The paper tackles the problem of general-purpose clothes manipulation for household robots by introducing CLASP, which uses semantic keypoints as a sparse spatial-semantic representation to bridge task planning and action execution; experiments show it outperforms baselines in simulation and works on a real robot for tasks like folding, flattening, hanging, and placing.

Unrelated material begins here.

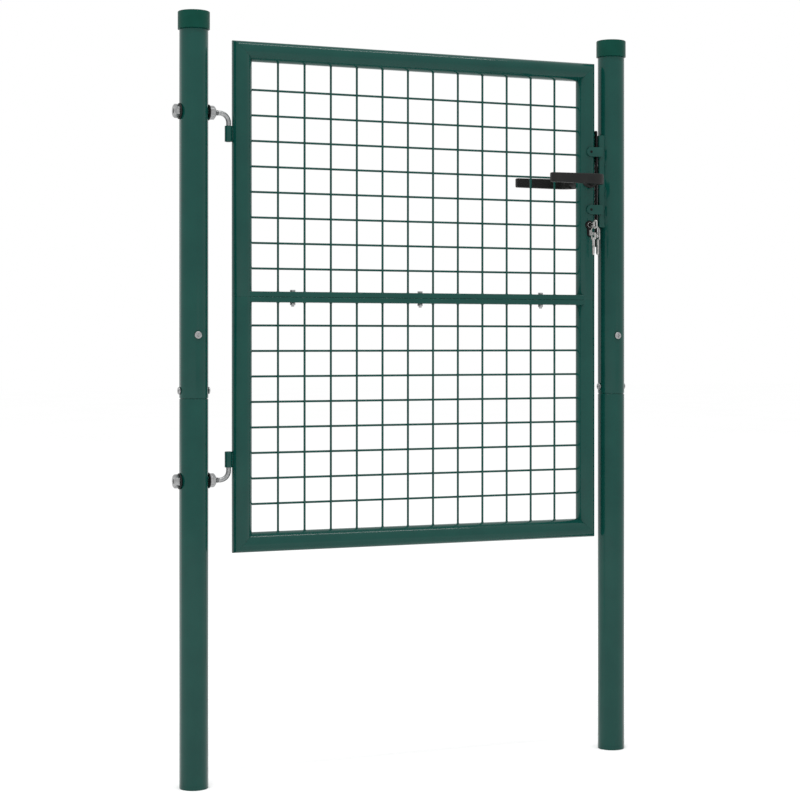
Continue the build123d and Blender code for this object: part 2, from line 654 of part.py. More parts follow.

Clothes manipulation is a critical capability for household robots; yet, existing methods are often confined to specific tasks, such as folding or flattening, due to the complex high-dimensional geometry of deformable fabric. This paper presents CLothes mAnipulation with Semantic keyPoints (CLASP) for general-purpose clothes manipulation, which enables the robot to perform diverse manipulation tasks over different types of clothes. The key idea of CLASP is semantic keypoints -- e.g., "right shoulder", "left sleeve", etc. -- a sparse spatial-semantic representation that is salient for both perception and action. Semantic keypoints of clothes can be effectively extracted from depth images and are sufficient to represent a broad range of clothes manipulation policies. CLASP leverages semantic keypoints to bridge LLM-powered task planning and low-level action execution in a two-level hierarchy. Extensive simulation experiments show that CLASP outperforms baseline methods across diverse clothes types in both seen and unseen tasks. Further, experiments with a Kinova dual-arm system on four distinct tasks -- folding, flattening, hanging, and placing -- confirm CLASP's performance on a real robot.